Se llama Luis, pero prefiero llamarle Ismael. Sobre la mandíbula afilada se le amontona una barba rala que le proporciona aspecto de marinero viejo, del que conoce cada habitáculo del Pequod en persecución de la gran ballena blanca. Hay algo en su porte, en la atención con la que se inclina sobre el libro que sostiene, que recuerda a los arponeros de la cofradía de Nuntacket, sin prisa, pero con la afectada solemnidad del que en cada tarea realiza una liturgia para la eternidad.
Cada vez que salgo del metro me lo encuentro sentado en la misma puerta de un comercio cerrado. Se sienta sobre una gastada bolsa deportiva que contiene las pertenencias que no se encuentran en el carrito de supermercado que siempre gravita cerca de él. Lee. A veces paso a su lado dos o tres veces al día, y compruebo como la marca de su lectura avanza. Jamás levanta la cabeza del libro. Tiene entre las piernas una caja metálica que contiene unas pocas monedas, arrojada allí con descuido. Como si no pidiera limosna, sino que aceptara una recompensa a su labor.
La intensidad de su lectura nos hace olvidar su condición de indigente.

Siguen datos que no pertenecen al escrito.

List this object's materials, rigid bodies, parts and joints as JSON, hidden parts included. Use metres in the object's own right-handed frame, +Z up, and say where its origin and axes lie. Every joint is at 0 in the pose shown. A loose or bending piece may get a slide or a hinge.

He elaborado varias teorías sobre él: en una de ellas, Ismael entra cada día en la cercana librería de segunda mano con su recaudación diaria y, tras descontar lo mínimo para alimentarse, escoge uno o dos títulos; creo que la visión de un sin techo en una librería me haría sentir profundamente humilde, si pudiera coincidir con él. En otra de mis teorías, inspirada en la obra de otro narrador, Ismael ha recibido una herencia familiar consistente únicamente en libros, que él lee antes de venderlos en el mercado de segunda mano para sobrevivir; al mismo tiempo se alimenta de ellos y contempla cómo decrece esa frontera que lo acerca al hambre verdadera. Por último, seguramente debido al calor del verano, pienso que quizás Ismael, mi Ismael, es en realidad un ejecutivo de una compañía multinacional, que el resto del año planea fusiones, proyectos y contratos millonarios, y cuyas vacaciones consisten en echarse a la calle para leer sin mirar el reloj, y que en estos libros encuentra la fuerza para soportar su trabajo once meses más hasta el gozoso paréntesis estival. Muy probablemente, todas mis teorías sean correctas.
Cada dos o tres días Ismael cambia de libro, y si realizo un sencillo cálculo veo que superará con facilidad el centenar de lecturas al año. Lo que Ismael no sabe es que según la última encuesta de hábitos de lectura el 39,4% de los españoles no ha leído un libro en los últimos doce meses. Lo que ignora es que él sube la media que nos hace ser mejor de lo que creemos. Que varios niños lo señalan a sus madres preguntando qué hace ese señor exactamente. Que yo me fijo en él, y que escribo este texto precisamente para que ahora tú busques a este lector en cualquier esquina de tu ciudad.
Hoy Ismael no ha acudido a su puesto de lectura, por primera vez en un mes. Quizás haya enfermado, tal vez haya sufrido una paliza nocturna en uno de los sucios rincones que usa como hogar, es posible que le haya alcanzado alguno de los males callejeros de los que nosotros nos encontramos tan a resguardo. O sencillamente es que han terminado sus vacaciones.